DATA LINES:
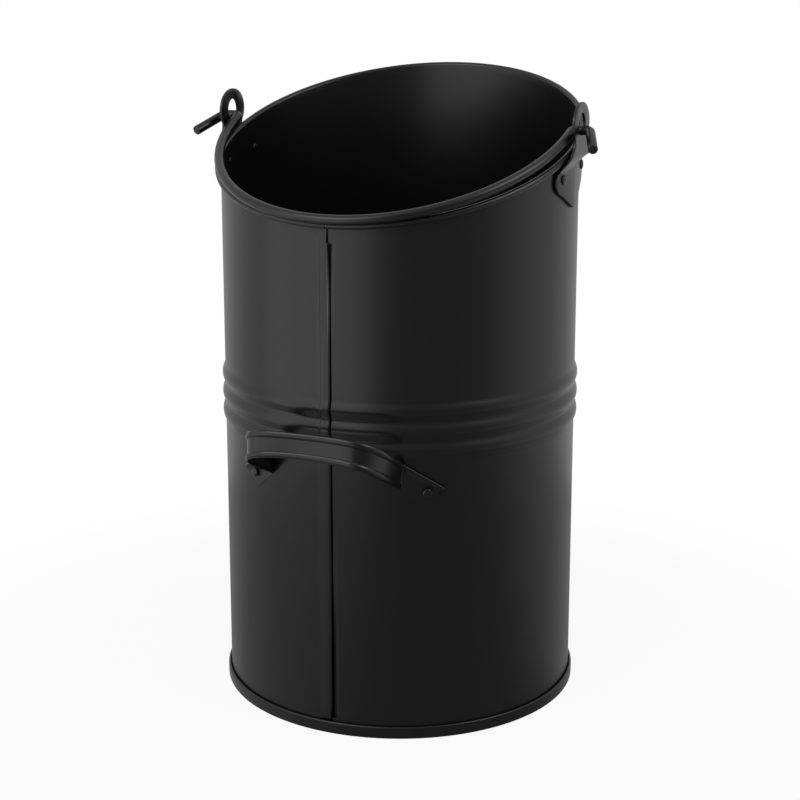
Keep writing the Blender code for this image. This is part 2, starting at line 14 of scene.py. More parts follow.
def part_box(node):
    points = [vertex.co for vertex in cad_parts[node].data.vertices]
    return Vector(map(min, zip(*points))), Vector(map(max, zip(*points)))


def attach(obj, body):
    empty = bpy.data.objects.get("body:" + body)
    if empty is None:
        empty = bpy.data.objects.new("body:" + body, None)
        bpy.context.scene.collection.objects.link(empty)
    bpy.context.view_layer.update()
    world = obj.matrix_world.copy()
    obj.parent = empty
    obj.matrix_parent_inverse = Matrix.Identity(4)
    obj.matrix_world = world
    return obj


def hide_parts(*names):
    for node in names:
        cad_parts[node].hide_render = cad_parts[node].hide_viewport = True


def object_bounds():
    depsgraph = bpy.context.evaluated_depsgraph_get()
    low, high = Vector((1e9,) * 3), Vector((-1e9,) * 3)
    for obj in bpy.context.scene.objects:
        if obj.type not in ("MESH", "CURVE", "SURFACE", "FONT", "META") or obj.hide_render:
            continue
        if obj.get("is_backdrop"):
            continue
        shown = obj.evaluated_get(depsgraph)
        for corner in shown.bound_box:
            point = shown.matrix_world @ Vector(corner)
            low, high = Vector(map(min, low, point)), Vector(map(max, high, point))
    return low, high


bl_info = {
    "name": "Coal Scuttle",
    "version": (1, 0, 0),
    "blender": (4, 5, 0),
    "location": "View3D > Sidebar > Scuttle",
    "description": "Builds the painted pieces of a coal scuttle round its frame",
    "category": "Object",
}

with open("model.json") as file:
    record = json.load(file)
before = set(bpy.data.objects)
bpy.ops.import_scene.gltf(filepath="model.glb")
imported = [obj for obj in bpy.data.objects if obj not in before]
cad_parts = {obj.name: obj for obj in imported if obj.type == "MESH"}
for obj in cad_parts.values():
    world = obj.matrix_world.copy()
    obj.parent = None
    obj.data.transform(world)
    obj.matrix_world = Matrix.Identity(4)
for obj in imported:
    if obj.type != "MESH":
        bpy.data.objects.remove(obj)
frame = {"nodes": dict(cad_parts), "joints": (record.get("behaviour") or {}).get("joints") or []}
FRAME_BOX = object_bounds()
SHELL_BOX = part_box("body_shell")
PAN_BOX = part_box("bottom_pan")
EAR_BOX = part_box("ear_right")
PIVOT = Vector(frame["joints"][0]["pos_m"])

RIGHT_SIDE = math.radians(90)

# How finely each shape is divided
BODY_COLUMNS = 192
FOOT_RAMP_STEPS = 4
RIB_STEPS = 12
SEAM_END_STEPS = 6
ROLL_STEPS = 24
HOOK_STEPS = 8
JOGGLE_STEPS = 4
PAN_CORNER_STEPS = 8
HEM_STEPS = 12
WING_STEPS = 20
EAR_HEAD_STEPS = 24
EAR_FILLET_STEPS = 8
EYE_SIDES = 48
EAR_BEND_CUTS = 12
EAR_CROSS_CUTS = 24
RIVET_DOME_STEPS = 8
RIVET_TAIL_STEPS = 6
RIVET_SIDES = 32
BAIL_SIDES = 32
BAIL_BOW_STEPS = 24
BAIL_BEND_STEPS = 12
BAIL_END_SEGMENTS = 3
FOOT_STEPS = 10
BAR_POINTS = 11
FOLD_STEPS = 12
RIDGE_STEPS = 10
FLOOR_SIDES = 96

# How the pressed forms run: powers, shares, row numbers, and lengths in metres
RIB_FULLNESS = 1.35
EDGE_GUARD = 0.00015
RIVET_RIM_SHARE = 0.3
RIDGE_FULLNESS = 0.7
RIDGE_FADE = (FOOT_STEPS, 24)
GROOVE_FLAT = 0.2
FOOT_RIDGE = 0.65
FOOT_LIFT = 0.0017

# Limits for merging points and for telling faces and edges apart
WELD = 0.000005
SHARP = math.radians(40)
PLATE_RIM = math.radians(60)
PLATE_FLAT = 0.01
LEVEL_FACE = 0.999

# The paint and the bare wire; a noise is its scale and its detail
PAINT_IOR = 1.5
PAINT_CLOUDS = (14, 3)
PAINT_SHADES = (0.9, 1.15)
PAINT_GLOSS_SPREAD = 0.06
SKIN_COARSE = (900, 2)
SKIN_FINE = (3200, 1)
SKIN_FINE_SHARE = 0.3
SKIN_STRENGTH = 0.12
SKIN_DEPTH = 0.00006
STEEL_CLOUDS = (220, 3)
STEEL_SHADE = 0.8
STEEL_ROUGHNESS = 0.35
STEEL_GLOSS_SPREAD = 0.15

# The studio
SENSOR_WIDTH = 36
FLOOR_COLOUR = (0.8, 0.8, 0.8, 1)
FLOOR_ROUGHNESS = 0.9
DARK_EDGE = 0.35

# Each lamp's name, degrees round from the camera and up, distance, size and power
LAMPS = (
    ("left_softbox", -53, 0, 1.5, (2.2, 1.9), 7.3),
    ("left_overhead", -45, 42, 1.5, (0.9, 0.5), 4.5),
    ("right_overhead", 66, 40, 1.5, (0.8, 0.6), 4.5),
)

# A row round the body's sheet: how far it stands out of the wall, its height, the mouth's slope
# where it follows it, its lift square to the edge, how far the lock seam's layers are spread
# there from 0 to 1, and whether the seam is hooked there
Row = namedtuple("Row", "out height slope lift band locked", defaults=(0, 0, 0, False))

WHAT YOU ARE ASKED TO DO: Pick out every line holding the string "record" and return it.

EXERCISE RESULT:
    record = json.load(file)
frame = {"nodes": dict(cad_parts), "joints": (record.get("behaviour") or {}).get("joints") or []}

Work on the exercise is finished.